Perhaps this implies that everything is licensed under ODbL unless something specifies otherwise?

Why licenses matter

Datasets on data portals often lack licenses, and there sometimes isn't a site-wide license for data portals. We sort of don't need licenses on these data portals, but I'd like to see them.

Why we sort of don't need it

For at least some data portals, it might be kind of safe to assume that everything on it is free for your use.

In the United States, this might not be too big of an issue because you can't copyright data.

Also, products of the United States federal government are public domain, so I'd love to think that everything on at least data.gov is in the public domain.

Why we sort of need it

Licensing is important because it reduces uncertainty.

In some contexts, the creator of data can't restrict you from copying them, remixing them and distributing derived works. But it's hard to know whether you are in such a context. For example, Oregon apparently has the right to require you to add a disclaimer to software that use Oregon data.

The White House gets this.

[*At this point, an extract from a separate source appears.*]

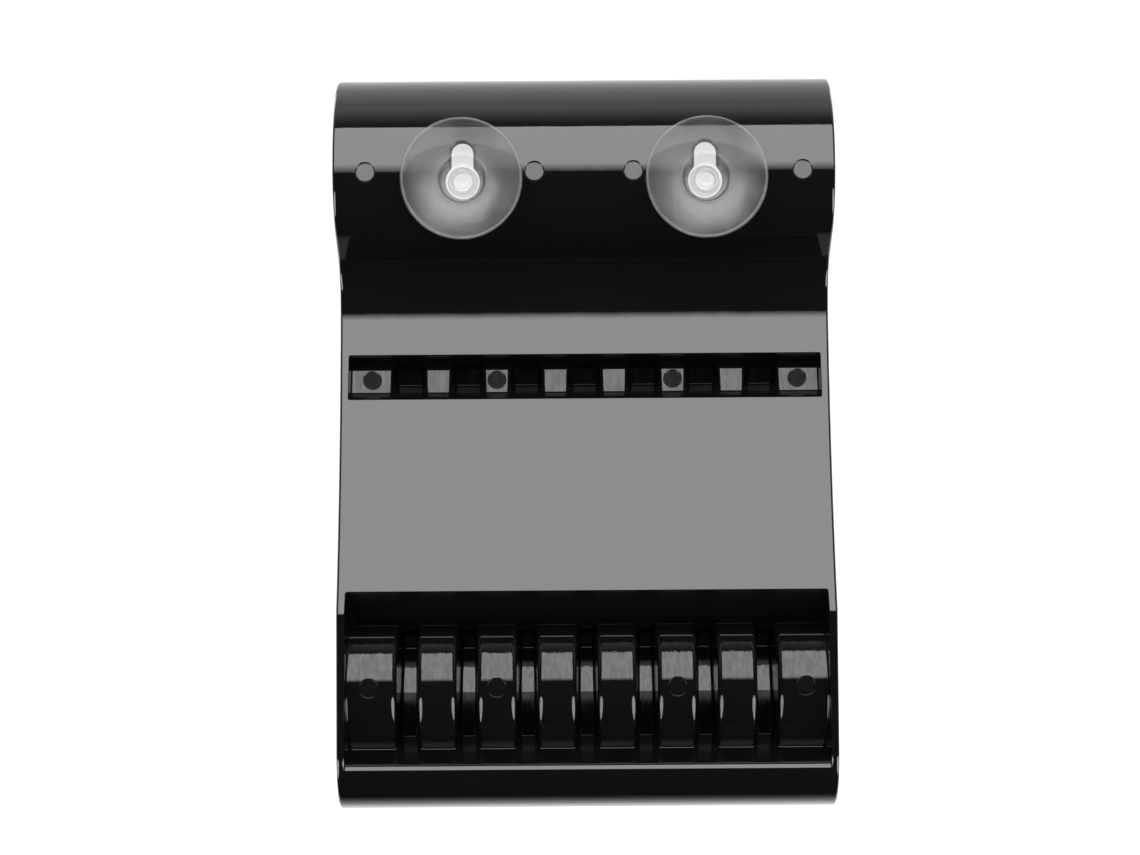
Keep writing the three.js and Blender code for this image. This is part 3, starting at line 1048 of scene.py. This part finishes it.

Even though products of the federal government are already in the public domain, the White house website makes this explicit.

Even if the public already has the right to the data, you should make this clear on the website. This is especially relevant when someone is downloading datasets from 100 different portals run by different governments; it's nice not to look up the intellectual property laws for all of the different places.

Add a license!

If you run a data portal, add a license, even if you don't really need one. Hmm I suppose I should tell you which license.

If your data portal is associated with a government, Creative Commons Zero seems like a good one to me. This effectively allows anyone to do anything with the data as if she had produced them herself.

If you want to enforce that datasets derived from your dataset be released openly, consider something like the Open Database License.